Saturday, September 12, 2009

Fall Planting Plans

This summer was our best container gardening season ever!

Of course, it's only our second season, and the first in which we tried to use as much space as we could. Kudos to the Centennial Apartments team that ok'd our experiment in the common area; we could not have done it without them! I hope the results paid off for them as it did for us.

Now Change the World Wednesday reminds us that it's time to start planning for our Winter crops. Everything we can plant for ourselves, or share with our neighbors, is just a little more food grown organically, locally and with pride!

For us, in our peculiar container garden, it's time to let the tomatoes gradually end their cycle and bury a few for starts next year. The spuds I think we can leave in the group a couple more months; Belltown has very mild winters and we might be able to have New Potatoes for Christmas!
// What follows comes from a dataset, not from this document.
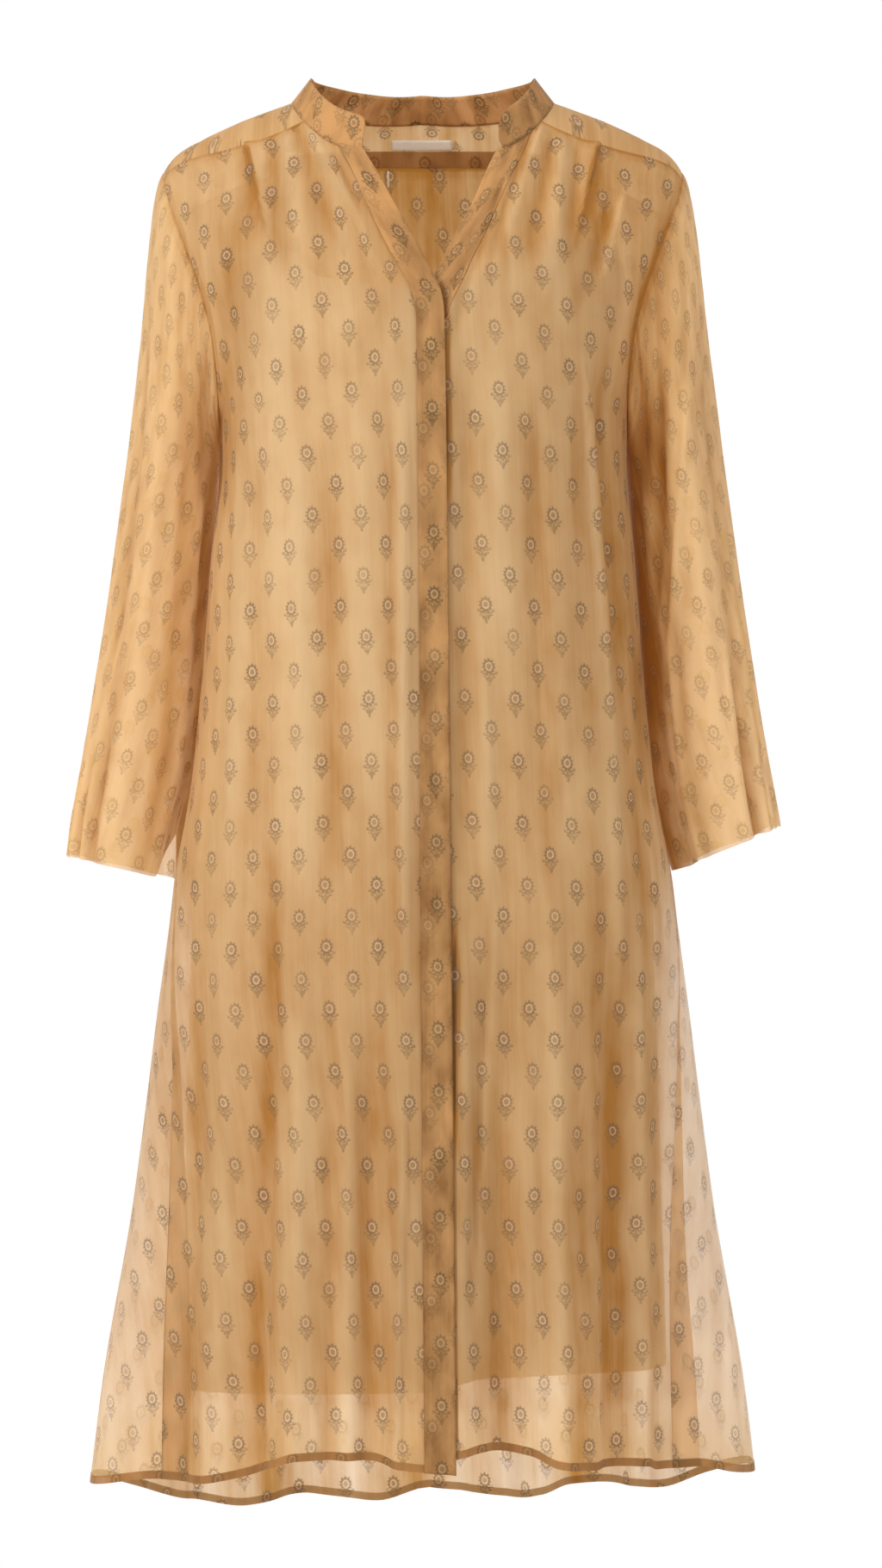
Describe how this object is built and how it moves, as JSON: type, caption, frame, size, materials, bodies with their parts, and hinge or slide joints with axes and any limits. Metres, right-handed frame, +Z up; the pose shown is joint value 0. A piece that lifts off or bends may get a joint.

Up in our rooftop Seattle Urban Agriculture experiment (which is not a private garden; all the food goes to the Cherry Street Food Bank) we're still growing a second round of greens, chiefly lettuces. We just put in a couple rows of chard and kale which should grow well into the winter.

Otherwise, I think it's time to look for rutabagas, turnips and garlic. Roots should continue to grow, albeit slowly, throughout the winter. Last winter, we started in November; they fell over in our unusual December blizzard, but once the snow melted they'd popped up again and grew to great size. They were incredibly little work for a very nice return!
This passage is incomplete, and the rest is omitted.